Most often God is found in other people. Jean Paul Sartre said in his play, No Exit,” that “hell is other people.” Quite to the contrary, God does have an exit strategy, and often we find God in our neighbor. The mission of this congregation is to be the Christ to our neighbor, to be those in who presence of God is evident.
           
Let me give you an example from a non-Christian tradition. Sadhu Sundar Singh and a companion were traveling through a pass high in the Himalayan Mountains when they came across a body lying in the snow. They checked for vital signs and discovered the man was still alive, but barely. Sundar Singh prepared to stop and help this unfortunate traveler, but his companion objected, saying, “We shall lose our lives if we burden ourselves with him.” Sundar Singh, however, could not think of leaving the man to die in the snow without an attempted rescue. His companion quickly bade him farewell and walked on.
           
Sundar lifted the poor traveler on his back. With great exertion on his part he carried the man and moved ahead. The task was challenging because of the high altitudes and snowy conditions. As he walked, the heat from his body began to warm the frozen man. He revived, and soon both were walking together side by side, each holding the other up, and in turn, each giving body heat to the other.
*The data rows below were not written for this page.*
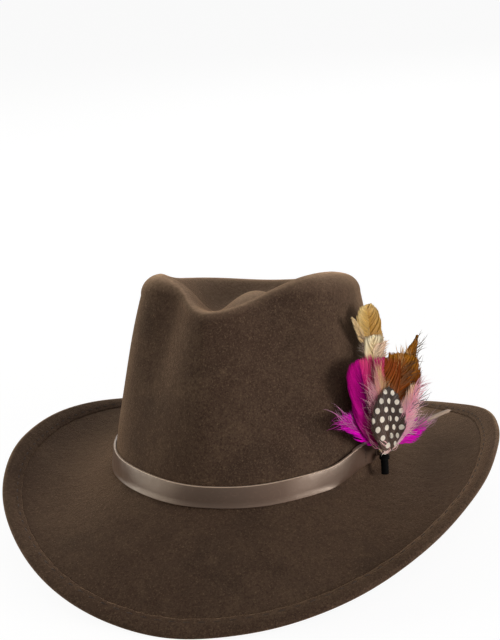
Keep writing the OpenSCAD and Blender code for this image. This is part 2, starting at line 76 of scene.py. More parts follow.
KNOT_W, KNOT_REACH, KNOT_OUT, KNOT_DEPTH, RIBBON_T = 3.4, 1.9, 0.85, 0.95, 0.3
TRIM_ANGLE, STEM_D, STEM_L, STEM_FOOT = 69, 5, 14, 1.1
GAP = 0.3
MM = 0.001

CROWN_A = HEAD_L / 2 + SWEAT_T + GAP + FELT_T
CROWN_B = HEAD_W / 2 + SWEAT_T + GAP + FELT_T
BRIM_A = CROWN_A + BRIM_LONG
BRIM_B = CROWN_B + BRIM_SIDE
FOLD_TOP = FOLD_GAP + FOLD_T

STATIONS = 360                    # points round the felt
WALL_RINGS, BREAK_RINGS, BRIM_RINGS = 33, 9, 25
HEAD_TURN = (180.4, 539.6)        # the sweatband's run, from its joint at the back and round to it

# a row of stitches: how many, and a stitch's length, its thread's thickness and how deep its ends sink
FOLD_STITCHES, FOLD_STITCH = 120, (4.5, 0.5, 0.3)
SWEAT_STITCHES, SWEAT_STITCH, SWEAT_STITCH_UP = 96, (3.4, 0.55, 0.25), SWEAT_BASE + 3
LAP_STITCHES, LAP_STITCH = 4, (1.7, 0.5, 0.35)
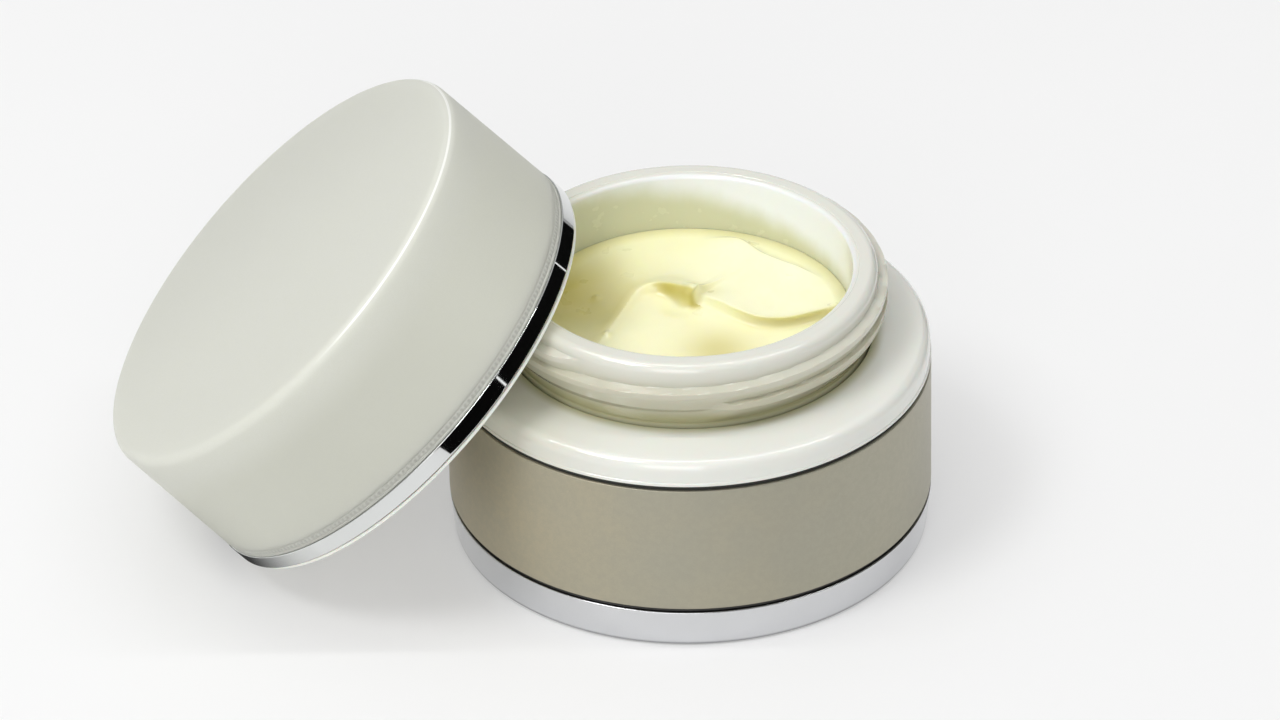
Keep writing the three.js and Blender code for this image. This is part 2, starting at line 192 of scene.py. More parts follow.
class Finishes(bpy.types.PropertyGroup):
    black: colour("Black plastic", "Carrier and base plug", (24, 23, 20))
    plated: colour("Plated base", "Plating of the base ring", (217, 218, 220))
    satin: colour("Satin metal", "Metal sleeve", (168, 165, 149))
    # Painted reflection: besides random warm patches, this warm tone is the painted reflection on the
    # sleeve's left.
    satin_patches_and_reflection: colour("Satin metal, warm", "Warmer patches of the sleeve", (188, 176, 146))
    white: colour("White plastic", "Cup and shoulder", (228, 229, 222))
    white_inside: colour("White plastic, inside", "Wall of the cup above the cream", (240, 243, 248))
    # Painted shade: this tone stands in for shade on the neck and for the lid's shadow on the left.
    neck: colour("White plastic, neck", "Neck, which the cream behind it warms", (187, 184, 162))
    crevice: colour("Crevice", "Shaded foot of the neck, warmed by the cream behind it", (168, 165, 122))
    film: colour("Cream film", "Thin cream left on the cup's wall", (198, 199, 160))
    cream: colour("Cream", "Cream where it is thick", (255, 253, 212))
    # Painted shade: the cream's colour in its shaded hollows, folds and low parts.
    cream_shade: colour("Cream, deep", "Cream in its hollows", (204, 192, 100))
    acrylic: colour("Frosted acrylic", "Overcap", (209, 210, 202))
    acrylic_hollow: colour("Frosted acrylic, hollow", "Overcap where it is hollow behind", (209, 210, 197))
    # Painted highlight along the crown's edge.
    acrylic_edge: colour("Frosted acrylic, edge", "Crown's edge, which catches the light", (240, 241, 235))
    trim: colour("Plated trim", "Ring round the lid", (223, 225, 224))
    pale: colour("Pale plastic", "Inner cap", (253, 253, 243))
    foam: colour("Liner foam", "Liner wad", (243, 243, 238))
    floor: colour("Floor", "Table that the jar stands on", (194, 194, 194))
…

Before long they came upon yet another traveler’s body lying in the snow. Upon closer inspection, they discovered him to be dead, frozen by the cold. He was Sundar Singh’s original traveling companion.
           
The Irish speak of the anam cara, the “soul friend,” the spiritual pilgrim that accompanies us on our life’s journey. The anam cara is really the one who helps us see the presence of God in each other, the one who helps us make it through the dry and weary land.